Remember that between instinct and intuition, there are many intermediate grades. These are only the ends of a long scale. Now, instinct and intuition, being the extreme poles of the same substance, look alike but they are different from each other in the same way as light differs from darkness, as knowledge from ignorance. A newborn infant and puran gnani are apparently the same, but in the one, ignorance, and in the other, knowledge predominates. Both are in a state of bliss (ananda), fearless (nirbha), desireless (nirvasic), and so forth, but in the case of the infant, the instinct has to undergo a change or evolution into higher states, while the puran gnani remains ever the same. The infant knows not that he is happy and blissful, while the gnani knows that he is absolute bliss incarnate. [1]

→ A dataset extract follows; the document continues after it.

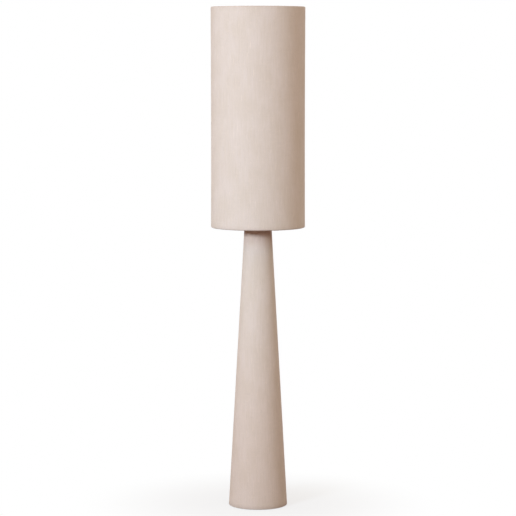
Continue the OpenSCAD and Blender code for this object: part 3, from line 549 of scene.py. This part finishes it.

Now, let me tell you the various bhumikas or stages in the path of gnana through which your knowledge of self (atman) has to passbefore it reaches the highest stage. Understand them well, it will help you in knowing how far you’ve made progress towards attaining the Ultimate Reality or final awakening. These bhumikas are 16 in number, named after the 4 principal familiar avasthas, or phases of consciousness, jagrat, swapna, sushupti and turiya, in between which every being is forever oscillating consciously or unconsciously. When passing through all of them unconsciously, he is called jar, ajiva or matter. When passing through one or two of them consciously, he is called a jiva or living creature. But, when he is conscious in all the avasthas, he is called a jivanmukta or gnani.

1. The first of these bhumikas is called jagrat-jagrat. It is the first dawn of consciousness. Those in this stage cannot discriminate between any two states of existence. Such is the case with newly born babies and lower animals. They can make no distinction between their waking and dreaming states and do not know when they pass from one to another avastha. To them, all are alike.

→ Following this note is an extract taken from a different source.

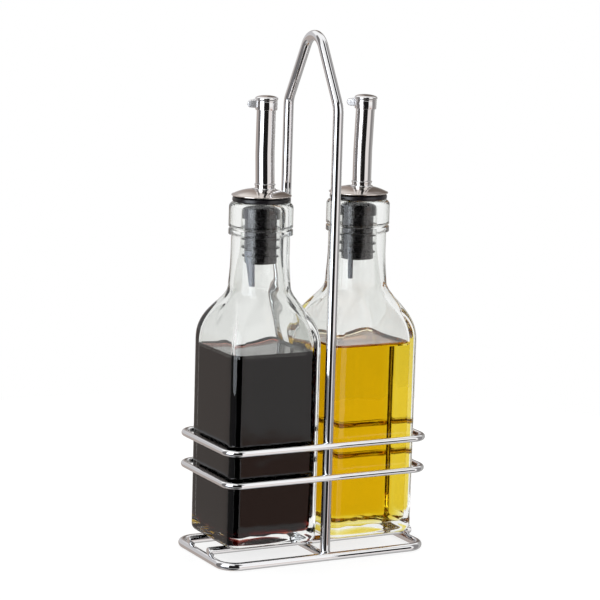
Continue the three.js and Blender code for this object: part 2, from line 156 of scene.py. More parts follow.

2. As the child grows older, he begins to acquire the knowledge during his waking state that he was dreaming when asleep. This is the second bhumika of knowledge, jagrat-swapna. Those in this stage do not remember the full particulars of their dreams, but they only know that there does exist a dream state apart from their waking state. They have, however, the knowledge of the other states of their existence such as sushupti and turya.

3. As the knowledge of these people advances with the evolution of consciousness, they not only remember their dream experience when they wake up, but also retain the memory of their dreamless sleep state and say that while in that state, they saw nothing and were practically unconscious but perfectly comfortable and free from all pain and anxieties. This is the third bhumika called jagrat-sushupti. People in this bhumika when they wake up, remember the minutest details of their dream and the proximate extent of the dreamless sleep. Almost all human beings as a matter of evolutionary course reach up to this stage. It requires no particular practice to attain it.

4. The fourth bhumika or jagrat-turya is that state when a person remembers in his waking state his experience of the turya avastha also. Those who devote themselves exclusively to the study of religion and philosophy and posses highly developed intellectual power do attain this stage. Also many a bhakti (devotees in the path of devotion) and many a yogi very often acquire this bhumika. Not only do such people know that they had dream and dreamless sleep states, but over and above this, when they wake up, they remember the experience of their turya state and say that immediately before awakening, they felt an ecstatic pleasure which they are unable to explain in ordinary language. [2]

Remember that although the knowledge of these experiences in the waking state is an acquired one, being the result of suggestions received from the outside world or of special practice (yoga), yet the experience itself is one’s own. The suggestions simply act as reminders to what one had directly experienced during sleep but had forgotten when awake. What I am teaching you now is nothing new. I am only reviving your memory of your past experience, and when through my suggestions, you are reminded of your real self, or in other words, you wake up in the Ultimate Reality, you will say to yourself, ‘I was I always,’ and simply laugh over your kalpit (illusionary) ignorance.

5. Now, in the above mentioned 4 bhumikas, a person acquires the memory or knowledge of his one, two, or all three avasthas of swapna, sushupti, and turya in his waking state only, but he does not recognize his swapna or sushupti state to be such at the time of dreaming or while in the state of dreamless sleep. A man in the fourth bhumika who remembers also his experience of turya state is further convinced when awake that his real and blissful state of existence is turya and that all other avasthas are unreal, transitory, and changing, but when he goes to sleep again he loses this conviction and believes during his dream that that is the real state of existence. When, however, such a person is so far advanced in knowledge as to recognize during his dream that it is not his waking state, though very much like it, he is said to have entered the 5th bhumika, namely swapna-jagrat.

6. Later on, when he not only knows while dreaming that he is dreaming, but also recognizes that the dream world will disappear when he wakes up, he passes into the 6th bhumika of swapna-swapna. In this state, he has no control over his dream because he still believes it to be a creation of another creator and himself a created personality separate from all other creatures of the dream world. You are at present in this bhumika and there are 10 more stages for you to pass through before you reach your goal.

Notes
1. This point is best illustrated in the story of Dam, Bail, & Katt, and Bhim, Bhas , & Datt in Yogavasishta. The first three were as fearless and nirahamkara as an infant and the last three were as fearless and nirahamkara as a puran gnani.
2. Because of its not being a commonly known experience, there are no words to express the experience of turya state. In the language of the occultist, it is called super-consciousness, spiritual-consciousness, or cosmic consciousness.